Lo que esta realidad afirma y a la vez encubre es que nos encontramos en condiciones de revolución, de refundar la vida política y democrática de la nación. Las partes sanas, lo que el MPJD ha llamado la reserva moral del país, lo saben, pero la quieren –a pesar de la inmensa violencia que nos rodea o, mejor, en contra de ella– de forma no-violenta. De allí su empeño por ir a las urnas, por creer, contra toda esperanza, en el camino electoral, por construir, a pesar de la inoperancia y corrupción de las partidocracias y las instituciones del Estado, movimientos y candidaturas independientes, ciudadanas o populares que buscan –como lo dijeron el CNI y el EZLN a raíz de la designación de María de Jesús Patricio Martínez como candidata a la Presidencia de México para 2018– “echarles a perder su fiesta basada en nuestra muerte, y hacer la propia, basada en la dignidad, la organización y la construcción de un nuevo país y de un nuevo mundo” (“Llegó la hora”, 28 de mayo de 2017).
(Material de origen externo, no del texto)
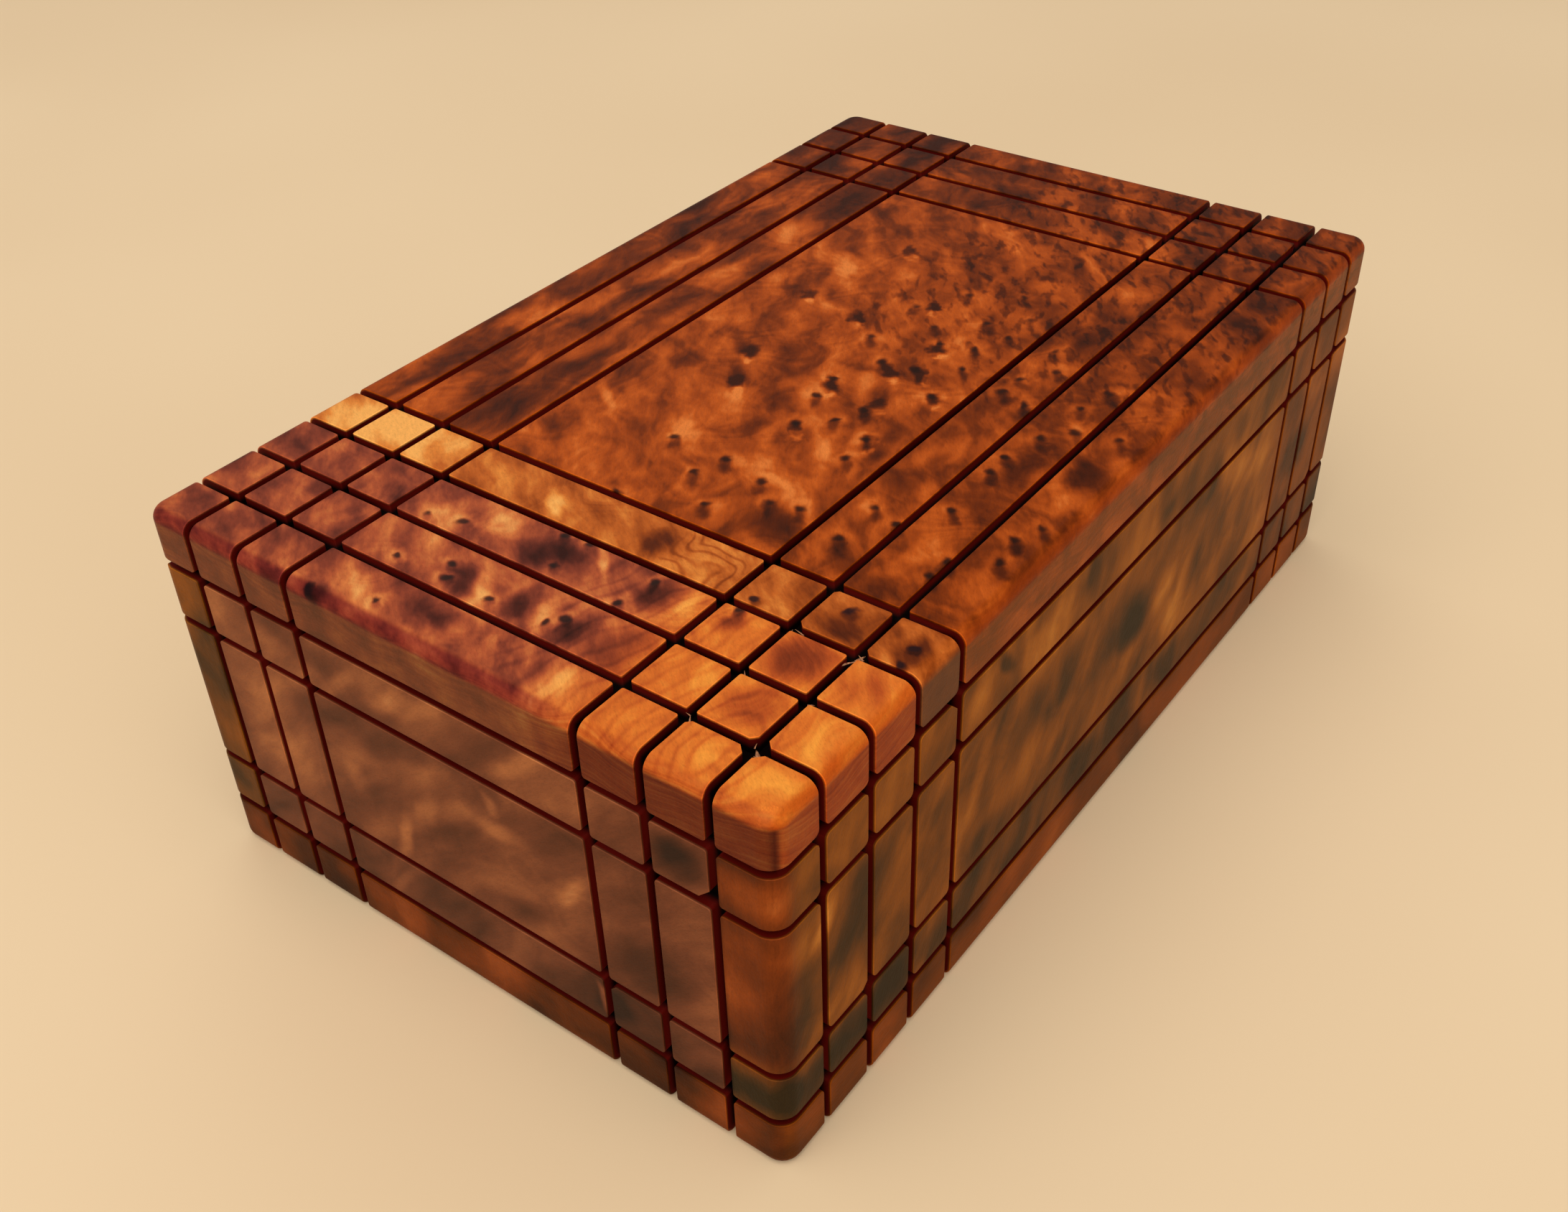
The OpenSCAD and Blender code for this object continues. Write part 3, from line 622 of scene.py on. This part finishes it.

Esta propuesta –un giro en la táctica política indígena de darle la espalada a las urnas– no es distinta a la de otros movimientos, que habría que llamar, con los zapatistas, de las izquierdas de abajo, como Ahora, encabezado por Emilio Álvarez Icaza; el de Por México Hoy, abanderado por Cuauhtémoc Cárdenas; el de las partes sanas de Morena que, a causa de un pragmatismo mal entendido, soportan la estrechez política y repetitiva de López Obrador, quien una vez más se encamina al desastre a causa de ella, y el de otros movimiento sociales más pequeños, pero igualmente indignados y sabedores de la necesidad de un cambio radical en la vida política del país.
Todas esas izquierdas están diciendo de alguna forma que las urnas –hasta el momento la única expresión, privilegiada por el imaginario social, de la democracia– le pertenecen a la gente y hay que arrancárselas a la corrupción de las partidocracias y del Estado para refundar a la nación en un nuevo orden democrático.
De lo que, sin embargo, no se dan cuenta es que de continuar caminando paralelamente, como si sus caminos, a pesar de poseer la misma fuente e ideales semejantes, estuvieran condenados a no converger nunca, fracasarán irremediablemente en su actitud revolucionaria no-violenta. Su separación no fortalecerá al PRI ni le restarán fuerza a Andrés Manuel, como pretenden algunos analistas. López Obrador se basta a sí mismo para, en una reproducción del pragmatismo partidocrático y del centralismo unipersonal que ejerce, contaminar lo mejor de Morena con los mismos vicios que critica en los otros partidos y, por lo mismo, fracasar ganando o perdiendo. Por el contrario, reforzará la estructura sistémica de las partidocracias que tiene sumido al país en la violencia, la miseria, la corrupción, la destrucción de sus pueblos y de sus ambientes, y la muerte.
Si algo puede aún aprenderse del reciente remake de la ignominia electoral es que sin coaliciones nadie podrá llegar al poder por la vía de las urnas. Sabemos, sin embargo, lo que las coaliciones de las partidocracias harán para llegar a él: una reedición de las inmoralidades del PRI; sabemos también que de llegar al gobierno reproducirán, como en la fallida transición democrática, los mismos vicios que su madre nutricia les ha enseñado. En cambio, una coalición de esas izquierdas de abajo podría, con el apoyo popular que sumaría y un programa que siente las bases para la refundación del país, tomar el poder mediante las urnas y, de darse un fraude, organizar la resistencia civil. De no hacerlo, de empeñarse en ese mal endémico de las izquierdas que hacen de la mínima diferencia un abismo infranqueable, no sólo fracasarán, sino que reforzarán de formas inéditas el sistema político de las partidocracias que terminará por legalizar el estado de excepción y la muerte.
Aún es tiempo antes de que la noche se vuelva absoluta.
Además opino que hay que respetar los Acuerdos de San Andrés, detener la guerra, liberar a las autodefensas de Mireles y a todos los presos políticos, hacer justicia a las víctimas de la violencia y juzgar a gobernadores y funcionarios criminales.
Este análisis se publicó en la edición 2120 de la revista Proceso del 18 de junio de 2017.